Regardless of whether you see it as an offbeat fairy tale or a delightful comedy, though, Ball of Fire emanates warmth and romance as it portrays how love and kindness will ultimately win the day. If that doesn't melt your heart, I don't know what will.


This is my contribution to The Queen of Sass: Barbara Stanwyck Blogathon, hosted by Pale Writer. You can read all the other tributes to this magical woman here.


  1. Great post! I saw this movie a few years ago, and it is one of Gary Cooper's that I really love! So much fun all around.
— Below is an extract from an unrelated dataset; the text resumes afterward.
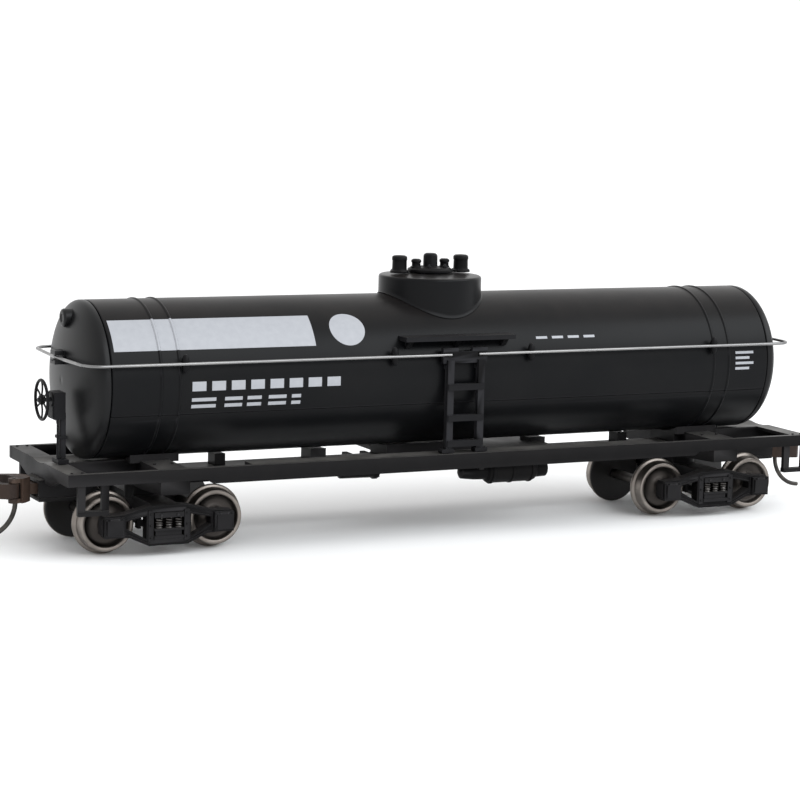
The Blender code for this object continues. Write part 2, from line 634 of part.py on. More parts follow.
# ---------------------------------------------------------------- trucks
def sideframe_outline():
    """Cast side frame seen from the side, as (along, height) about the truck's centre."""
    half = [(0, 8.75), (3.2, 8.7), (8.0, 7.5), (11.4, 7.3), (11.8, 6.7), (11.8, 4.2)]
    half += [(11.2, 3.65), (8.2, 3.6), (7.0, 3.5), (3.5, 1.9)]
    return half + [(-x, z) for x, z in half[:0:-1]]


def make_truck(end, sign):
    centre = sign * TRUCK_X
    swivel = pivot(f"{end}_truck_pivot", (centre, 0, AXLE_Z))
    beam = box((centre - BOLSTER_HALF, centre + BOLSTER_HALF), (-11.6, 11.6), (6.4, 8.6))
    parts = [lathe([(8.0, 3.1), (CENTRE_PLATE_TOP, 3.1)], "Z", 24, (centre, 0))]
    cuts = [rod("Z", 4, 12, SCREW_R + RUNNING, (centre, 0), 16)]
    for side in (-1, 1):
        inner, outer = SIDEFRAME_IN, SIDEFRAME_OUT
        frame = plate_xz([(centre + x, z) for x, z in sideframe_outline()], inner, outer)
        parts.append(mirrored(frame, y=side < 0))
        for x in (-1, 1):
            window = [(3.9, 7.2), (7.6, 6.4), (7.6, 5.0), (3.9, 2.9)]
            hole = plate_xz([(centre + x * a, z) for a, z in window], inner - 1, outer + 1)
            cuts.append(mirrored(hole, y=side < 0))
            middle = centre + x * WHEELBASE / 2
            journal = box((middle - 1.75, middle + 1.75), (outer - 0.4, JOURNAL_OUT), (3.75, 7.15))
            lid = box((middle - 1.35, middle + 1.35), (JOURNAL_OUT - 0.2, JOURNAL_OUT + 0.25), (4.1, 6.7))
            parts += [mirrored(journal, y=side < 0), mirrored(lid, y=side < 0)]
            cone = [(y + RUNNING, r + RUNNING) for y, r in AXLE_CONE]
            cone = lathe([(inner - 0.7, cone[0][1])] + cone + [(cone[-1][0], 0)], "Y", 16, (AXLE_Z, middle))
            cuts.append(mirrored(cone, y=side < 0))
        slot = box((centre - 2.75, centre + 2.75), (12.3, outer + 1), (3.0, 7.6))
        cuts.append(mirrored(slot, y=side < 0))
    place = (centre, 0, AXLE_Z)
    build(f"{end}_truck_frame", FRAME_BLACK, beam, add=parts, cut=cuts, origin=place, parent=swivel)

    screw = lathe([(5.4, SCREW_HEAD_R - 0.4), (5.6, SCREW_HEAD_R), (6.3, SCREW_HEAD_R), (6.3, SCREW_R),
                   (13.8, SCREW_R), (13.8, 0)], "Z", 20, (centre, 0))
    groove = box((centre - 2, centre + 2), (-0.25, 0.25), (5, 5.75))
    build(f"{end}_truck_screw", STEEL, screw, cut=[groove], origin=place)

    for axle, offset in (("outer", sign), ("inner", -sign)):
        x = centre + offset * WHEELBASE / 2
        spin = pivot(f"{end}_{axle}_wheelset_pivot", (x, 0, AXLE_Z))
        hang(spin, swivel)
        make_wheelset(f"{end}_{axle}", x, spin, swivel)


def make_wheelset(prefix, x, spin, swivel):
    half = [(0, 0.95), (6.6, 0.95), (7.0, AXLE_R), *AXLE_CONE, (AXLE_CONE[-1][0], 0)]
    profile = [(-y, r) for y, r in half[:0:-1]] + half[1:]
    origin = (x, 0, AXLE_Z)
    axle = build(f"{prefix}_axle", STEEL, lathe(profile, "Y", 12, (AXLE_Z, x)), origin=origin)
    outer, inner = WHEEL_OUTER_Y, WHEEL_OUTER_Y - WHEEL_WIDTH
    section = [(inner, AXLE_R + 0.05), (inner, FLANGE_R - 0.25), (inner + 0.3, FLANGE_R),
               (inner + 0.65, FLANGE_R - 0.15), (inner + 0.95, TREAD_R + 0.05),
               (outer - 0.25, TREAD_R - 0.05), (outer, TREAD_R - 0.25), (outer, TREAD_R - 0.75),
               (outer - 0.9, 3.3), (outer - 0.1, 1.5), (outer - 0.1, AXLE_R + 0.05)]
    wheels = []
    for side, sign in (("near", -1), ("far", 1)):
        wheel = lathe([(sign * y, r) for y, r in section], "Y", 20, (AXLE_Z, x), ring=True)
        wheels.append(build(f"{prefix}_wheel_{side}", NICKEL, wheel, origin=origin))
    for obj in [axle] + wheels:
        obj.parent = spin
        obj.location = obj.location - spin.location - swivel.location


def main():
    for obj in list(bpy.data.objects):
        bpy.data.objects.remove(obj)
    make_barrel()
    make_tank_ends()
    make_dome()
    make_dome_fittings()
    make_dome_steps()
    make_ladders()
    make_handrails()
    make_stanchions()
    make_underframe()
    make_weight()
    make_brake_gear()
    make_brake_wheel()
    for end, sign in (("brake_end", -1), ("plain_end", 1)):
        make_coupler(end, sign)
        make_truck(end, sign)


main()
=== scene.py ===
"""Looks of the HO-scale single-dome tank wagon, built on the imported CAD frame."""
import math

import bmesh
import bpy
from mathutils import Matrix, Vector


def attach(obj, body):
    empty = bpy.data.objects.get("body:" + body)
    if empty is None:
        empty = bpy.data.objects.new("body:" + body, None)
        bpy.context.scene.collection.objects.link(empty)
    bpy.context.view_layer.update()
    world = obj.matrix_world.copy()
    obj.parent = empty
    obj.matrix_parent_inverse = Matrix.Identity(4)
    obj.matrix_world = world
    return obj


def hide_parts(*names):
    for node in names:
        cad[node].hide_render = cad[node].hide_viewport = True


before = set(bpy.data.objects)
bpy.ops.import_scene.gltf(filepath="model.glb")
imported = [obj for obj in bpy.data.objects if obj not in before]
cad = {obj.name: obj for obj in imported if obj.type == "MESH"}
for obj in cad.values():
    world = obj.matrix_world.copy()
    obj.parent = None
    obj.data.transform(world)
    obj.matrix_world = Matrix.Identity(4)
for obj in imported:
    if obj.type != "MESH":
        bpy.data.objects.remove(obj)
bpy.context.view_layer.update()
MM = 0.001
ENDS = (("brake_end", -1), ("plain_end", 1))

# the part's own sizes, in millimetres: X along the wagon, Y across it, Z up from the flange bottoms
GAP = 0.1               # air between pieces that are glued or rest together
TANK_Z = 28.75          # height of the tank's axis
TANK_R = 13.55
TANK_WALL = 1.0
BARREL_HALF = 65.1
END_FLANGE = 0.7        # straight rim of a tank end
END_DEPTH = 3.6         # dish of a tank end
SEAM_ANGLE = math.radians(-21)      # where the top and bottom shells meet
STRAP_X = 54.8          # a strap goes round the tank over each truck
STRAP_HALF = 1.65       # from a strap's middle to each of its two ridges
STRAP_RISE = 0.2
RIDGE_TOP = 0.12        # half width of a ridge's flat top
RIDGE_FOOT = 0.28       # and of its foot
RIDGE_STEPS = (-RIDGE_FOOT, -0.2, -RIDGE_TOP, RIDGE_TOP, 0.2, RIDGE_FOOT)   # points across a ridge
DOME_R = 9.3
DOME_TOP = 45.5
VALVE_X = 6.2
RAIL_Z = 32.7
RAIL_Y = 14.6
RAIL_END_X = 69.9
WIRE_R = 0.28
POST_X = (-52.5, -13.6, 13.6, 52.5)
TRUCK_X = 54.8
WHEELBASE = 19.6
AXLE_Z = 5.45
WHEEL_BACK = 7.25       # inner face of a wheel, from the wagon's middle
DISH_SHADE_RADIUS = 3.95        # inside of a wheel's rim; the dished middle within it gets painted shade
SIDE_FACE = 13.1        # outer face of a truck's side frame
SILL_TOP = 15.25
FRAME_Y = 16.2
BRAKE_Y = -4.6
BRAKE_WHEEL_X = -74.4
BRAKE_WHEEL_Z = 26.2
BRAKE_WHEEL_R = 3.3
COUPLER_Z = 10.58
TRIP_X = 77.5           # the curved uncoupling pin below each coupler
TRIP_Y = 0.1
TRIP_R = 0.42
RESERVOIR_AXIS = (-6.4, 10.1)       # (y, z) of the air reservoir under the frame
CYLINDER_AXIS = (6.6, 9.9)          # and of the brake cylinder
INK_OVER = 0.012        # printed marks stand this far out of the tank
INK_UNDER = 0.02        # and reach this far into it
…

    1. Thank you! It is such a blast to watch. I had to miss the opportunity to see it on the big screen a few years ago and I'm still smarting over it!

    2. I saw this movie a few years ago too and I have to say this is one of the best pictures that I have ever seen. Thank you for your post, it is really touch me!

  2. Your heartfelt assessment of Ball of Fire and Barbara Stanwyck's timeless performance has moved me to my core. It is a wonderful companion piece to the film itself.

    1. Paddy, you're too kind! I spent so many hours banging my head against the wall while writing this, and I'm still not satisfied with it completely, so your comment is very much appreciated.

  3. Definitely need to add to my must-see list!

    1. Oh yes! It's such a hilarious and clever film. I haven't met anyone who disliked it.

  4. Loved your review! This film has been written about a lot, but your take feels fresh – and it makes me realize I need to see this one again soon.

    You make a good point about the professors need saving as much as Barbara S. does. She and Gary Cooper make a fabulous pair. Did they make only two movies together?

    1. Aw, thanks, Ruth!

      I had that same question as I was writing this piece! I thought they only did this film and Meet John Doe, but apparently they made a western-type drama in the '50s called Blowing Wild. I had never heard of it before, but I'm quite intrigued now!

  5. A great review of one of my favorite movies - my favorite Stanwyck comedy, anyway. It's lovely how Sugar and Potts change and help each other find balance. And there is no doubt we root for Sugar and forgive her mistakes because it's Stanwyck playing her.

    1. Thank you! It might be my favorite Stanwyck comedy, too. I do have to wonder, though, what the film would be like if first choice Ginger Rogers had accepted the part of Sugar.